Dharma isn't too bad. She makes a small mess and when it was just her it was easily manageable. Then I got Tessa. Suddenly my kitchen became waterfront property. I was mopping up after her every time she took a drink. I finally resorted to folding a puppy pad in half and putting it under the water bowl. That seems to catch most if not all of the water. Keeps me from slipping and protects my hardwood floors.


----------



## spiritsmom (Mar 1, 2003)

Yeah, mine are all really bad about dribbling their water. So I fixed it by getting a big heated water bucket and leaving it outside the back door. They get their drink when they go outside (which they go outside often) and they can dribble all they want out there.


----------



## Zoeys mom (Jan 23, 2010)

Both are mine are terrible especially after a good run. They drip water everywhere, drool, and slobber it all over my kitchen and hall. The lab lays to drink after a run and Zoe dashes back and forth carrying water everywhere- it's terrible but worth it


----------



## PupperLove (Apr 10, 2010)

Jackson is a very neat drinker. He was a VERY neat eater when we first got him, but he has learned some bad habits from Arlo, the power eater! Arlo, however, is TERRIBLE with water. He sticks half his muzzle into the bowl when he drinks idk how he doesn't drown himself, and then leaves a gigantic trail of water after he drinks. He also has a habit of taking a few sips, then walking 5 feet, and then going back to the bowl, and repeating this!!!


----------



## Lesley1905 (Aug 25, 2010)

Ughhh I call it a swimming pool on the floor or Lake Okeechobee. I gave up in trying and just realized that my floor will always be sopping wet!


----------



## will_and_jamie (Jul 8, 2006)

My GSD is a horribly sloppy drinker. Our Golden is much neater and cleaner. I do know that if we use a taller, deeper bowl that minimizes the sloppiness.


----------



## smdaigle (Mar 14, 2008)

janisinsc said:


> Gustav does the same thing...and closing the toliet lid is ineffective. He just opens it!


Oh Lordy, I hope Ridley doesn't figure out how to do that!


----------



## smdaigle (Mar 14, 2008)

doggiedad said:


> i have a mat down also. i also keep a couple of
> towels on the floor. once he drinks i put my foot
> on top of one the towels and slide across the floor.


That's the same thing I'm doing . . . I just try to keep this mess out of the living areas of our house. Thank goodness I've reached the point in life where I have dozens of rag towels 'cause they're all getting a good workout!


----------



## Syaoransbear (Sep 25, 2008)

My GSD is very sloppy. He holds water in his mouth and dribbles it everywhere, and when he's drinking he bites at the water and it splashes over the sides.

And he usually likes the company of one of his toys in the water bowl while he's drinking.

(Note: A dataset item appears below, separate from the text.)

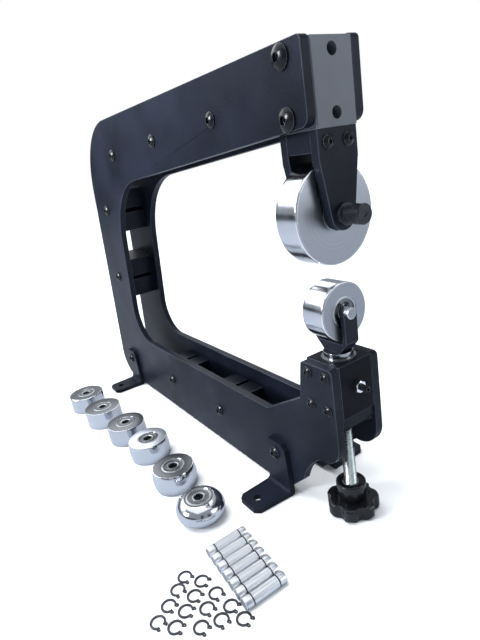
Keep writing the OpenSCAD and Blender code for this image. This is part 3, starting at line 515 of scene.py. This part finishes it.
BLACK_DARK, BLACK_LIGHT = (0.0030, 0.0040, 0.0082), (0.0105, 0.0132, 0.0232)
COAT = powder_coat("black powder coat", BLACK_DARK, BLACK_LIGHT, 0.42)
# Lighter coat for the eased edges: a painted edge highlight, partly edge wear.
COAT_EDGE_WEAR_AND_HIGHLIGHT = powder_coat("powder coat edge wear and painted highlight", (0.026, 0.031, 0.044), (0.044, 0.051, 0.068), 0.34, bump=0.2)
# A darker coat for the guide block: painted shade, and a blacker finish.
GUIDE_COAT_SHADE_AND_BLACKER = powder_coat("guide block coat blacker and painted shade", (0.0014, 0.0018, 0.0034), (0.0050, 0.0062, 0.0108), 0.46,
                         specular=0.07)
# The nose block's coat is lighter than the other coat as painted front light; its edge coat is a painted
# highlight.
NOSE_COAT_PAINTED_LIGHT = powder_coat("nose block coat lightened as painted light", (0.050, 0.059, 0.077), (0.074, 0.085, 0.107), 0.36,
                        1900.0, 0.2, 0.4)
NOSE_EDGE_PAINTED_HIGHLIGHT = powder_coat("nose block edge painted highlight", (0.10, 0.11, 0.125), (0.14, 0.15, 0.17), 0.32, 1900.0, 0.2)
OXIDE = oiled_black("black oxide", (0.003, 0.0033, 0.0045), (0.006, 0.0065, 0.008), 0.22, 0.22)
OXIDE_EDGE = oiled_black("black oxide edge", (0.060, 0.066, 0.078), (0.10, 0.105, 0.12), 0.2)
AXLE_BLACK = oiled_black("oiled black axle", (0.007, 0.0075, 0.010), (0.013, 0.014, 0.018), 0.2)
CHROME = bare_metal("polished chrome", (0.80, 0.82, 0.86), (0.86, 0.875, 0.90), 0.045, 0.05,
                    lines=300.0, bump=0.02)
BARREL = bare_metal("polished rolling face", (0.50, 0.52, 0.56), (0.66, 0.68, 0.72), 0.13, 0.09,
                    lines=60.0, bump=0.05)
CHROME_EDGE = bare_metal("chrome edge", (0.9, 0.91, 0.93), (0.95, 0.955, 0.97), 0.12, 0.05)
RING_STEEL = bare_metal("bearing ring steel", (0.34, 0.36, 0.38), (0.46, 0.48, 0.50), 0.26, 0.08)
BUSH_STEEL = bare_metal("satin bush steel", (0.20, 0.205, 0.22), (0.30, 0.305, 0.32), 0.26, 0.06,
                        (1, 1, 0.05), 700.0, 0.05)
SHIELD_STEEL = bare_metal("bearing shield", (0.13, 0.135, 0.15), (0.20, 0.205, 0.22), 0.3, 0.1)
ZINC = bare_metal("zinc plate", (0.66, 0.72, 0.72), (0.80, 0.85, 0.84), 0.26, 0.08, bump=0.05)
# Thread roots get a much darker zinc: painted shade in the recess between the crests.
ZINC_ROOT_SHADE = bare_metal("zinc plate darkened as painted shade in the thread's root", (0.12, 0.14, 0.145), (0.18, 0.20, 0.205),
                       0.4, 0.1)
PIN_STEEL = bare_metal("ground pin steel", (0.74, 0.76, 0.79), (0.82, 0.84, 0.87), 0.3, 0.05, (1, 0.03, 1),
                       120.0, 0.0)
POST_STEEL = bare_metal("hard chromed post", (0.30, 0.315, 0.34), (0.44, 0.455, 0.48), 0.1, 0.08,
                        (1, 1, 0.05), 400.0, 0.04)
PIN_END = bare_metal("cut pin end", (0.26, 0.275, 0.30), (0.36, 0.375, 0.40), 0.3, 0.08)
# Dark colour in the pins' clip grooves: painted shade in the recess.
PIN_GROOVE_SHADE = bare_metal("clip groove", (0.05, 0.053, 0.06), (0.08, 0.084, 0.09), 0.4, 0.08)
CLIP_STEEL = bare_metal("phosphated spring steel", (0.055, 0.058, 0.066), (0.095, 0.099, 0.11), 0.38, 0.1)
PLASTIC = oiled_black("moulded black plastic", (0.0045, 0.005, 0.0065), (0.007, 0.0075, 0.0095), 0.14, 0.35)


def with_materials(obj, *materials):
    obj.data.materials.clear()
    for m in materials:
        obj.data.materials.append(m)
    return obj


# The camera

def make_camera():
    """The camera that was fitted to the photograph's straight edges and round wheels."""
    data = bpy.data.cameras.new("photo camera")
    data.sensor_fit = "HORIZONTAL"
    data.sensor_width = 36.0
    data.lens = 36.97
    data.clip_start = 0.02
    data.clip_end = 30.0
    camera = bpy.data.objects.new("photo camera", data)
    right = Vector((0.5518, 0.8200, -0.1519))
    up = Vector((-0.1852, 0.2981, 0.9364))
    back = Vector((0.8132, -0.4886, 0.3163))
    place = Vector((0.5621, -0.2693, 0.3373))
    camera.matrix_world = Matrix((
        (right.x, up.x, back.x, place.x),
        (right.y, up.y, back.y, place.y),
        (right.z, up.z, back.z, place.z),
        (0, 0, 0, 1)))
    bpy.context.scene.collection.objects.link(camera)
    bpy.context.scene.camera = camera
    return camera


make_camera()


# Pieces that copy a CAD node, edges eased

COATED = {
    "near_side_plate": 0.5, "far_side_plate": 0.5, "upper_arm_spacers": 0.6, "column_spacers": 0.6,
    "lower_arm_spacers": 0.6, "guide_block": 0.4, "nut_plate": 0.4, "front_near_foot": 0.22,
    "front_far_foot": 0.22, "rear_near_foot": 0.22, "rear_far_foot": 0.22, "fork_crown": 0.4,
    "front_fork_ear": 0.5, "rear_fork_ear": 0.5, "anvil_yoke": 0.4,
}
# Their short edges at bends and sunk holes would otherwise fold over
CLAMPED = ("front_near_foot", "front_far_foot", "rear_near_foot", "rear_far_foot", "nut_plate")
for node, width in COATED.items():
    # The guide block gets the darker coat: painted shade, and a blacker finish.
    coat = GUIDE_COAT_SHADE_AND_BLACKER if node == "guide_block" else COAT
    # Eased edges take the lighter edge coat in slot 1: a painted highlight, partly wear.
    piece = with_materials(copied(node, node + "_coated"), coat, COAT_EDGE_WEAR_AND_HIGHLIGHT)
    ease_edges(piece, width * MM, 2, 32.0, 1, node in CLAMPED)
    rides_for(piece, node)

# Nose block in its lightened coat: painted front light, with painted highlights on the eased edges.
piece = with_materials(copied("nose_block", "nose_block_painted_light"), NOSE_COAT_PAINTED_LIGHT, NOSE_EDGE_PAINTED_HIGHLIGHT)
ease_edges(piece, 0.3 * MM, 2, 32.0, 1)
rides_for(piece, "nose_block")

for node in ("near_plate_screws", "far_plate_screws", "nose_cross_bolts", "near_tower_screws",
             "far_tower_screws", "foot_screws", "fork_ear_screws", "crown_screws", "yoke_screw",
             "nut_plate_screws"):
    piece = with_materials(copied(node, node + "_headed"), OXIDE, OXIDE_EDGE)
    ease_edges(piece, 0.16 * MM, 2, 40.0, 1)
    rides_for(piece, node)

for node, width, material in (("star_knob", 0.35, PLASTIC), ("spare_clips", 0.14, CLIP_STEEL),
                              ("anvil_pin_clips", 0.14, CLIP_STEEL),
                              ("upper_axle_clip", 0.14, CLIP_STEEL),
                              ("anvil_post", 0.3, POST_STEEL), ("knob_insert", 0.3, RING_STEEL)):
    piece = with_materials(copied(node, node + "_eased"), material)
    ease_edges(piece, width * MM, 2, 32.0)
    rides_for(piece, node)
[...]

Chrono has this toy in the shape of a reindeer that has 12 squeakers in it and is in the shape of a flat square the size of a face towel. A few days ago he dunked this toy into the water bowl and had it on the bed with him. I was sitting at the computer in a chair and leaned the chair back so the back was against the bed and I leaned my head back. Not a second after I leaned my head back, Chrono dropped his horrible, sopping wet, drool-covered toy right on my face. Ugh.


----------



## will_and_jamie (Jul 8, 2006)

Does anyone else's GSD like to stir the water in the bowl? She has to put her paw in and give a few stirs which makes her mess even worse.


----------



## wildo (Jul 27, 2006)

Sounds like everyone needs a buddy bowl. It has worked wonders for us and drastically cut down on sloppy drinking:
Buddy Bowl Spill-Proof Water Bowl.


----------



## jsherry (Nov 19, 2004)

Panzer is sloppy too. My 2 year old daughter likes to have everything clean so I leave a paper towel handy and when she sees the drips on the floor, she grabs her paper towel and cleans them up! Wish I could get the dog to clean up after my 2 yr old


----------



## Caitydid255 (Aug 28, 2010)

Freyja is pretty neat about drinking, but my mother's collie is a disaster. Preston will drink until he is satisfied and then take one more mouthful of water and carry it around with him. He will randomly walk up to someone and go "bleh" and spit the water out at their feet.:angryfire: He does the same thing with food. With food, he will take a mouthful, walk somewhere else, spit the food out and then eat the kernels one by one. He does that through the whole **** meal.:shrug:


----------



## Runswithdogs (May 8, 2010)

Our newest addition, Osa, has decreed that our kitchen floor will never be clean again. She does the dribbling mouthful thing all across the floor...so irritating. And she has a drinking problem so it happens so frequently that we've given up. 
She should have come with a mop. Maybe we can teach her to mop?


----------



## WildCherry (Apr 5, 2005)

One of my shepherds my husband used to joke about him needing scuba googles when he drank because he would dunk his head in to his eyeballs and drink. Water was all over the place when he was done. So I bought a baby pool one summer and he drank out of that. He loved it.


----------



## Siese (Feb 25, 2011)

Dagger is terrible about this! She's like a horse drinking from the trough. She raises her head and it all drips out of the sides of her mouth.


----------



## EdBud (Jul 16, 2010)

Gretchen isn't too bad but, she's a burper. :crazy:


----------



## cassadee7 (Nov 26, 2009)

When Saber is done drinking, she picks up the bowl in her mouth and DUMPS the rest out! So we only keep a small amount of water in the dish and if she picks it up we take it and put it away. So far this is helping...


----------



## MikeyMerciless (Jan 15, 2011)

Haha Crystal is ridiculous. As she drinks, her tongue splashes the water all out of her bowl and then when she's done, she turns and walks away and as she does this, water just pours out of her mouth and there's puddles everywhere. She's horrible haha.


----------



## HeidiW (Apr 9, 2009)

My Male Bo is a sloppy drinker!! He turns and looks with his tongue still licking it up, Sometimes he puts his paw in the bowl but less frequent now that he hears me scream about it!! My female Bella very neat dainty drinker!!


----------